Topics: state tax, interstate commerce, federal court procedure, business license tax

Summary

Background

A large group of cotton buyers who purchase cotton in Mississippi and sell or ship it out of state sued state officials in a federal court to stop a Mississippi law that imposed a yearly license tax on people who buy or sell cotton and a smaller tax on employers’ buyers. The buyers said the tax unconstitutionally burdened interstate commerce and asked a federal three-judge court to block the state from collecting it. The district court issued an injunction against collection, and the case went to the Supreme Court, which limited reargument to whether the federal court had the proper power to grant that injunction.

Reasoning

The Court addressed whether the federal court should have used its special power to stop the state from collecting the tax. It reaffirmed the long-standing rule that federal courts should not enjoin state tax collection when there is a plain, adequate, and complete remedy at law. Mississippi law allows a taxpayer to pay the tax under protest and then sue the tax collector to recover it. The Court found that remedy adequate here.
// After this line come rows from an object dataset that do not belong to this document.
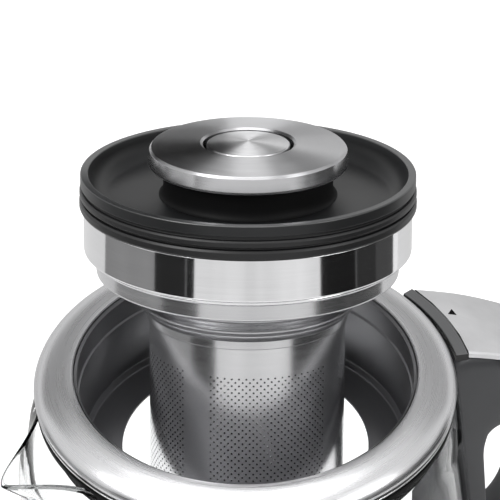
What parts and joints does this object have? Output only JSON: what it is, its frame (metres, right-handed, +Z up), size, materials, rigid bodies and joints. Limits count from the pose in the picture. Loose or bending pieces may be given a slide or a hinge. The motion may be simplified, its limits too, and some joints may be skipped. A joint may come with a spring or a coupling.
{
  "type": "automatic tea maker",
  "caption": "Cordless glass jug with a steel collar on a powered base, and a lidded steel leaf sieve with a push-button knob, lifted half out of the jug.",
  "frame": {"origin": "centre of the flat foot on the table, on the axis of the jug", "axes": "+Z up, along the axis of the jug; +X towards the handle; -X towards the spout; -Y towards the control panel"},
  "size_m": [0.243, 0.234, 0.2848],
  "materials": {
    "base_plastic": "black moulded plastic, fine matte grain",
    "foot_rubber": "black rubber",
    "screw_steel": "zinc-plated steel",
    "plug_plastic": "black engineering plastic",
    "gland_rubber": "black rubber",
    "fascia": "black gloss plastic",
    "window": "smoked clear plastic",
    "board": "green circuit board",
    "key": "spun steel key",
    "under_plastic": "black plastic",
    "band_steel": "brushed stainless steel",
    "plate_steel": "stainless steel heating plate",
    "element": "aluminium-sheathed element",
    "probe_steel": "stainless steel probe",
    "glass": "clear borosilicate glass",
    "gasket": "black silicone",
    "carrier": "black gloss plastic",
    "trim_steel": "bright steel trim",
    "collar_steel": "satin stainless steel, brushed round the ring",
    "liner_steel": "polished stainless steel",
    "handle_plastic": "dark grey soft-touch plastic",
    "bracket": "glass-filled plastic",
    "strip_plastic": "black gloss plastic",
    "handle_metal": "satin silver plate with a bright bevelled edge",
    "mark_paint": "black inlay",
    "ring_steel": "polished stainless steel",
    "sieve_steel": "polished perforated stainless steel",
    "seal": "black silicone",
    "lid_plastic": "black fine-grained plastic",
    "neck_plastic": "black plastic",
    "disc_steel": "spun stainless steel, bright bevel",
    "button_steel": "spun stainless steel, slightly domed"
  },
  "bodies": {
    "power_base": {"base_bottom_cover": "base_plastic", "base_top_cover": "base_plastic", "foot_ring": "foot_rubber", "base_screws": "screw_steel", "base_plug": "plug_plastic", "cord_gland": "gland_rubber", "control_fascia": "fascia", "display_window": "window", "control_board": "board"},
    "key_1": {"key_1": "key"},
    "key_2": {"key_2": "key"},
    "key_3": {"key_3": "key"},
    "key_4": {"key_4": "key"},
    "key_start": {"key_start": "key"},
    "jug": {"jug_underside": "under_plastic", "jug_foot_band": "band_steel", "jug_socket": "plug_plastic", "heating_plate": "plate_steel", "heating_element": "element", "temperature_probe": "probe_steel", "glass_jug": "glass", "neck_gasket": "gasket", "collar_carrier": "carrier", "carrier_trim": "trim_steel", "jug_collar": "collar_steel", "collar_liner": "liner_steel", "handle_shell": "handle_plastic", "handle_inner": "bracket", "handle_strip": "strip_plastic", "handle_plate": "handle_metal", "handle_mark": "mark_paint", "handle_screws": "screw_steel"},
    "basket": {"basket_rings": "ring_steel", "basket_sieve": "sieve_steel"},
    "lid": {"lid_seal": "seal", "lid_dish": "lid_plastic", "knob_neck": "neck_plastic", "knob_disc": "disc_steel", "knob_screws": "screw_steel"},
    "button": {"knob_button": "button_steel"}
  },
  "joints": [
    {"name": "jug_lift", "type": "slide", "parent": "power_base", "child": "jug", "axis": [0, 0, 1], "range_m": [0, 0.06]},
    {"name": "basket_lift", "type": "slide", "parent": "jug", "child": "basket", "axis": [0, 0, 1], "range_m": [-0.01, 0.078]},
    {"name": "lid_lift", "type": "slide", "parent": "basket", "child": "lid", "axis": [0.1445, 0.2788, 0.9494], "range_m": [0, 0.04]},
    {"name": "button_press", "type": "slide", "parent": "lid", "child": "button", "axis": [-0.1445, -0.2788, -0.9494], "range_m": [0, 0.0025], "stiffness_N_per_m": 600, "springref_m": -0.0015},
    {"name": "key_1_press", "type": "slide", "parent": "power_base", "child": "key_1", "axis": [0, 0.2957, -0.9553], "range_m": [0, 0.0012], "stiffness_N_per_m": 1200, "springref_m": -0.0006},
    {"name": "key_2_press", "type": "slide", "parent": "power_base", "child": "key_2", "axis": [0, 0.2957, -0.9553], "range_m": [0, 0.0012], "stiffness_N_per_m": 1200, "springref_m": -0.0006},
    {"name": "key_3_press", "type": "slide", "parent": "power_base", "child": "key_3", "axis": [0, 0.2957, -0.9553], "range_m": [0, 0.0012], "stiffness_N_per_m": 1200, "springref_m": -0.0006},
    {"name": "key_4_press", "type": "slide", "parent": "power_base", "child": "key_4", "axis": [0, 0.2957, -0.9553], "range_m": [0, 0.0012], "stiffness_N_per_m": 1200, "springref_m": -0.0006},
    {"name": "key_start_press", "type": "slide", "parent": "power_base", "child": "key_start", "axis": [0, 0.2957, -0.9553], "range_m": [0, 0.0012], "stiffness_N_per_m": 1200, "springref_m": -0.0006}
  ]
}
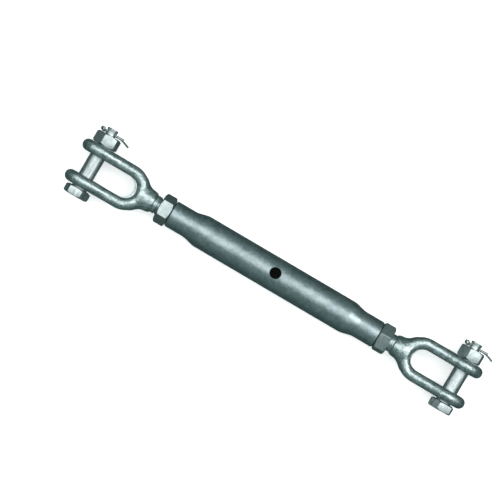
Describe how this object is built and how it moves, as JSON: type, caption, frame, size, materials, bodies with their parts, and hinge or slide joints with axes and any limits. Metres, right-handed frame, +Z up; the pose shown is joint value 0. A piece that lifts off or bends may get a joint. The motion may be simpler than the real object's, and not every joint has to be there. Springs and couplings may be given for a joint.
{
  "type": "rigging turnbuckle",
  "caption": "Galvanized jaw-and-jaw rigging screw: pipe barrel with opposite-handed threaded forks, lock nuts and cottered clevis bolts.",
  "frame": {"origin": "middle of the barrel, on its axis, which is within 1 mm of the centre of mass", "axes": "+X along the barrel to the jaw with the left-hand thread, +Y along the clevis bolts towards their nuts, +Z up when the turnbuckle lies flat on its jaws"},
  "size_m": [0.4642, 0.0774, 0.0396],
  "materials": {
    "pipe": "hot-dip galvanized, dull satin",
    "forging": "hot-dip galvanized forging",
    "fastener": "zinc plated"
  },
  "bodies": {
    "left_jaw": {"left_jaw": "forging"},
    "left_lock_nut": {"left_lock_nut": "fastener"},
    "barrel": {"barrel": "pipe"},
    "right_lock_nut": {"right_lock_nut": "fastener"},
    "right_jaw": {"right_jaw": "forging"},
    "left_clevis_bolt": {"left_clevis_bolt": "fastener", "left_clevis_nut": "fastener", "left_cotter_pin": "fastener"},
    "right_clevis_bolt": {"right_clevis_bolt": "fastener", "right_clevis_nut": "fastener", "right_cotter_pin": "fastener"}
  },
  "joints": [
    {"name": "left_take_up", "type": "slide", "parent": "left_jaw", "child": "left_lock_nut", "axis": [1, 0, 0], "range_m": [-0.00381, 0.0762]},
    {"name": "barrel_turn", "type": "hinge", "parent": "left_lock_nut", "child": "barrel", "pos_m": [0, 0, 0], "axis": [1, 0, 0], "range_deg": [-541, 10801]},
    {"name": "right_lock_nut_turn", "type": "hinge", "parent": "barrel", "child": "right_lock_nut", "pos_m": [0, 0, 0], "axis": [1, 0, 0], "range_deg": [-10801, 541]},
    {"name": "right_take_up", "type": "slide", "parent": "right_lock_nut", "child": "right_jaw", "axis": [1, 0, 0], "range_m": [-0.00381, 0.0762]},
    {"name": "left_bolt_turn", "type": "hinge", "parent": "left_jaw", "child": "left_clevis_bolt", "pos_m": [-0.2121, 0, 0], "axis": [0, 1, 0], "continuous": true},
    {"name": "right_bolt_turn", "type": "hinge", "parent": "right_jaw", "child": "right_clevis_bolt", "pos_m": [0.2099, 0, 0], "axis": [0, 1, 0], "continuous": true}
  ],
  "couplings": [
    {"joint": "barrel_turn", "follows": "left_take_up", "rad_per_m": 2473.7},
    {"joint": "right_lock_nut_turn", "follows": "left_take_up", "rad_per_m": -2473.7},
    {"joint": "right_take_up", "follows": "left_take_up", "ratio": 1}
  ]
}
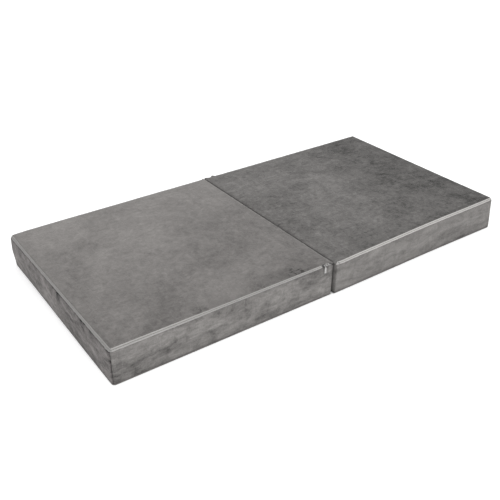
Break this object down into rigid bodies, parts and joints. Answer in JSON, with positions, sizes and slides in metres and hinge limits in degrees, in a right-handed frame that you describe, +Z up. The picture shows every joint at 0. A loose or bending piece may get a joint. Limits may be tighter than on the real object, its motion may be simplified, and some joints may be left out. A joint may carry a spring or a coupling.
{
  "type": "folding foam play sofa",
  "caption": "Flat two-part foam play mattress: two square zip-covered foam pads joined by a cloth hinge, which fold onto each other.",
  "frame": {"origin": "on the floor, under the middle of the crease, at the centre of the part's footprint", "axes": "+X along the length, from the left pad to the right pad; +Y to the back; +Z up"},
  "size_m": [1.422, 0.714, 0.114],
  "materials": {
    "foam": "soft open-cell foam",
    "velour": "short dense velour nap, warm grey",
    "hinge_cloth": "plain woven cloth, dark grey",
    "zip_tape": "woven polyester tape, light grey",
    "zip_coil": "nylon coil, light grey, satin",
    "zip_metal": "die-cast metal, light grey, satin"
  },
  "bodies": {
    "right_half": {"right_foam_core": "foam", "right_top_panel": "velour", "right_bottom_panel": "velour", "right_front_band": "velour", "right_end_band": "velour", "right_back_band": "velour", "right_inner_band": "velour", "right_zip_top_tape": "zip_tape", "right_zip_side_tape": "zip_tape", "right_zip_top_coil": "zip_coil", "right_zip_side_coil": "zip_coil", "right_zip_start_stop": "zip_metal", "right_zip_end_stop": "zip_metal", "hinge_strip": "hinge_cloth"},
    "left_half": {"left_foam_core": "foam", "left_top_panel": "velour", "left_bottom_panel": "velour", "left_front_band": "velour", "left_end_band": "velour", "left_back_band": "velour", "left_inner_band": "velour", "left_zip_top_tape": "zip_tape", "left_zip_side_tape": "zip_tape", "left_zip_top_coil": "zip_coil", "left_zip_side_coil": "zip_coil", "left_zip_start_stop": "zip_metal", "left_zip_end_stop": "zip_metal"},
    "left_slider": {"left_zip_slider": "zip_metal"},
    "left_pull": {"left_zip_pull": "zip_metal"},
    "right_slider": {"right_zip_slider": "zip_metal"},
    "right_pull": {"right_zip_pull": "zip_metal"}
  },
  "joints": [
    {"name": "fold", "type": "hinge", "parent": "right_half", "child": "left_half", "pos_m": [0, 0, 0.1143], "axis": [0, 1, 0], "range_deg": [0, 180], "deforming": ["hinge_strip"]},
    {"name": "left_zip", "type": "slide", "parent": "left_half", "child": "left_slider", "axis": [-1, 0, 0], "range_m": [-0.0085, 0.656]},
    {"name": "left_pull_swing", "type": "hinge", "parent": "left_slider", "child": "left_pull", "pos_m": [-0.034, -0.35117, 0.10947], "axis": [-1, 0, 0], "range_deg": [0, 120]},
    {"name": "right_zip", "type": "slide", "parent": "right_half", "child": "right_slider", "axis": [1, 0, 0], "range_m": [-0.0085, 0.656]},
    {"name": "right_pull_swing", "type": "hinge", "parent": "right_slider", "child": "right_pull", "pos_m": [0.034, 0.35117, 0.10947], "axis": [1, 0, 0], "range_deg": [0, 120]}
  ]
}
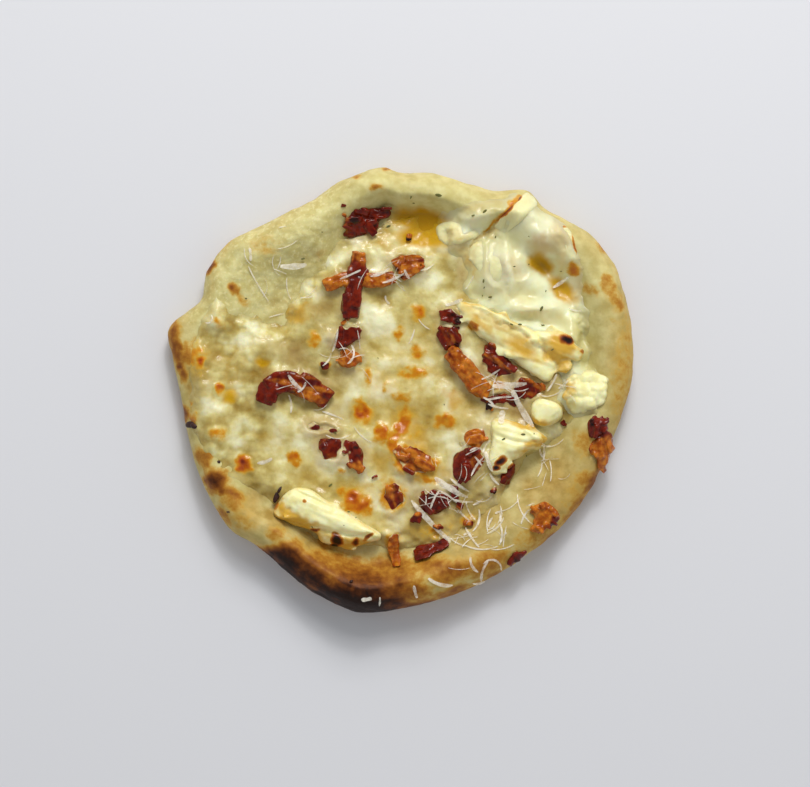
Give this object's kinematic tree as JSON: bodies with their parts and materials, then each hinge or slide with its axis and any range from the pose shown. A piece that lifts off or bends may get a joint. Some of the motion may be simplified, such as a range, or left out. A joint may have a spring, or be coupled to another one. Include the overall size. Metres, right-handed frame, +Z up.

The Court also rejected the argument that a single equity suit was needed to avoid many separate cases, explaining each buyer’s situation and burden on interstate commerce would raise different factual and legal questions for each plaintiff.

Real world impact

The decision undoes the federal injunction and requires taxpayers challenging state taxes to use payment-under-protest and lawsuits to recover taxes rather than seeking an equitable injunction in federal court. The Court did not decide whether the tax itself is lawful on the merits; it decided only that the federal equity route was not available in this case.